9.On a worldwide level how has the feedback been to your music by fans of black metal?

I cannot say, but hopefully the worldwide black metal community will learn once more to recognize genuine black metal ethos and reject imposters.

10.What is going on with your other musical project 'Horns & Hooves' these days?

More filth has been prepared and will be shat out in the near future - that is all I can say.

11.Where do you see yourself heading into as a musician in the future?

Hell.

12.What are some of the bands or musical styles that have had an influence on your music and also what are you listening to nowadays?

There are many intentional nods - some subtle and others blatantly up front if you're paying attention - to artists who have influenced Spite within all of its songs. In terms of the specific style of black metal I am aiming for, I can directly point to the old guard of Norwegian black metal - Immortal, Satyricon, Dodheimsgard, Emperor, Darkthrone, Mayhem, and the like - all of whose earliest releases had a tremendous impact on me.
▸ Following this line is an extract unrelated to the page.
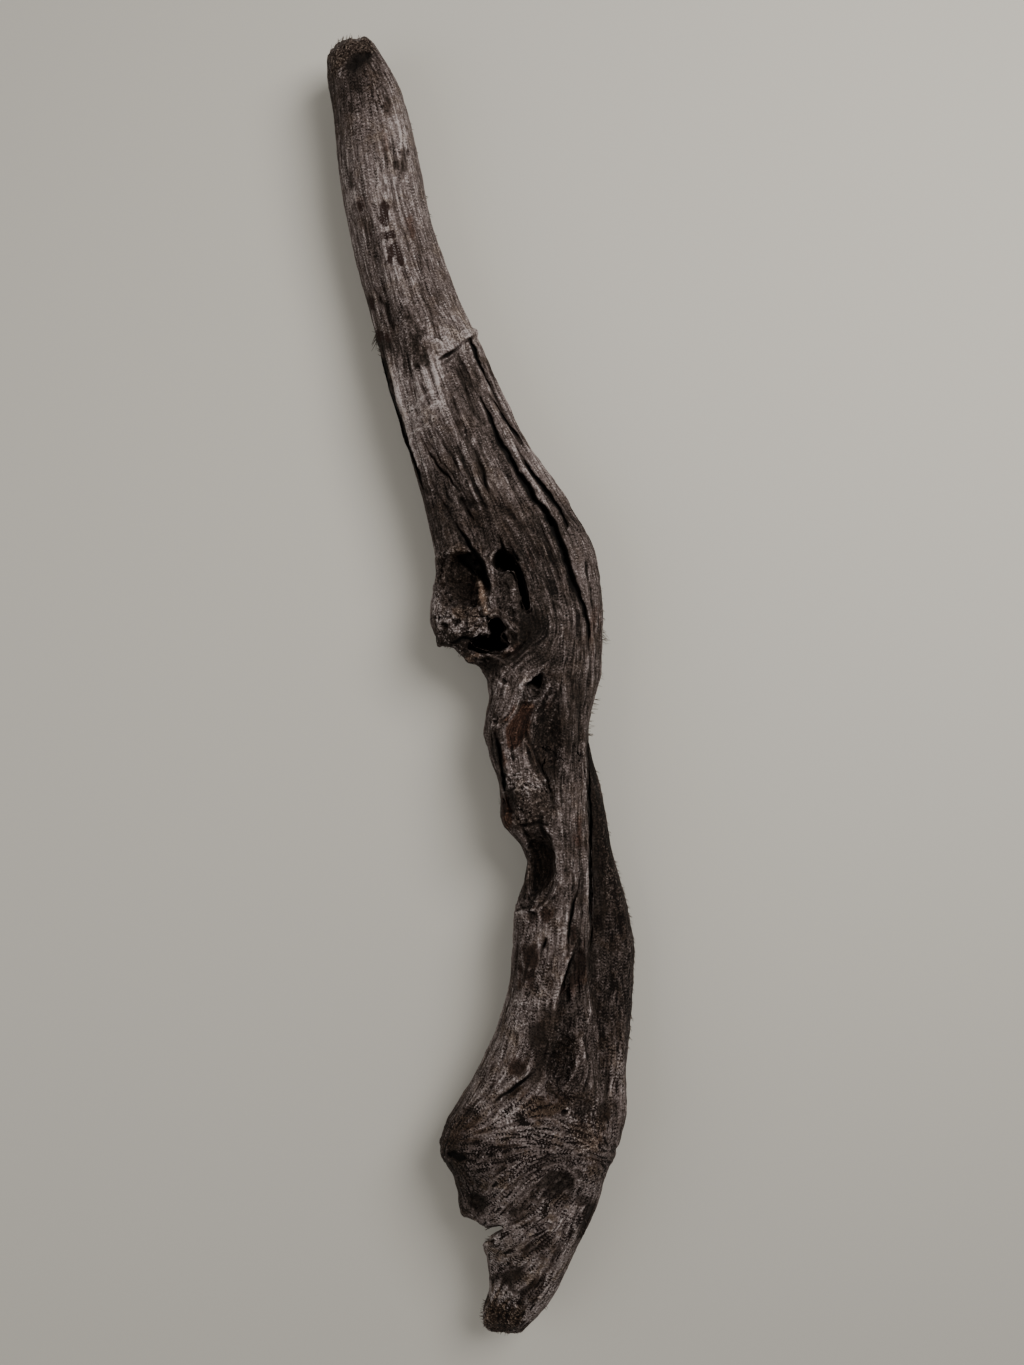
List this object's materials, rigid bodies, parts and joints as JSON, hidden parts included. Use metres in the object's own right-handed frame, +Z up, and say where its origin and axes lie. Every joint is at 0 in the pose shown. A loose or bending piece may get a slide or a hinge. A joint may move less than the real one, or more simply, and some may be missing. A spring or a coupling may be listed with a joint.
{
  "type": "driftwood branch",
  "caption": "Long weathered driftwood branch that forks into a hollow broken limb and a fluted stem, then flares to a torn root end; it lies flat on its back.",
  "frame": {"origin": "centre of the bounding box in plan, on the surface that the branch lies on", "axes": "+Y along the branch from the spike towards the top of the shaft, +Z up from the resting surface, +X towards the back limb"},
  "size_m": [0.3071, 1.2998, 0.111],
  "materials": {
    "silvered_wood": "weathered grey with dark brown streaks, dry and fibrous",
    "hollow_wood": "dark brown, rough inside the hollow, with a tan patch of inner wood",
    "shaded_wood": "dark brown-grey, fine fibrous texture",
    "root_wood": "grey over brown, with swirling grain and torn brown fibre at the tip"
  },
  "bodies": {
    "root": {"main_stem": "silvered_wood", "broken_limb": "hollow_wood", "back_limb": "shaded_wood", "root_flare": "root_wood"}
  },
  "joints": []
}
Outside of this scene, bands like Craft, Behexen, Old, Mortuary Drape, Katharsis, and Negative Plane also had a great influence on Spite's sound. All that being said, Slayer is still the greatest source of inspiration for me, and in my opinion "Hell Awaits" is the finest black metal album ever written. There are countless homages to Slayer in the works of Spite. Nowadays, new, genuine black metal is getting harder to come by, though I do listen to a plethora of different bands, new and old, from many genres and eras. Newer bands such as Occvlta, Obliteration, Antichrist, and Occult Burial are certainly worth noting as well.

13.Before we wrap up this interview, do you have any final words or thoughts?

As the tides rise and fall, and fleeting trends dilute the sanctity of black metal as we once knew it, be certain that Spite will still stand tall, monolithic, immovable through time eternal. Spit on the priest, shit on the feast - the resurrection will not come.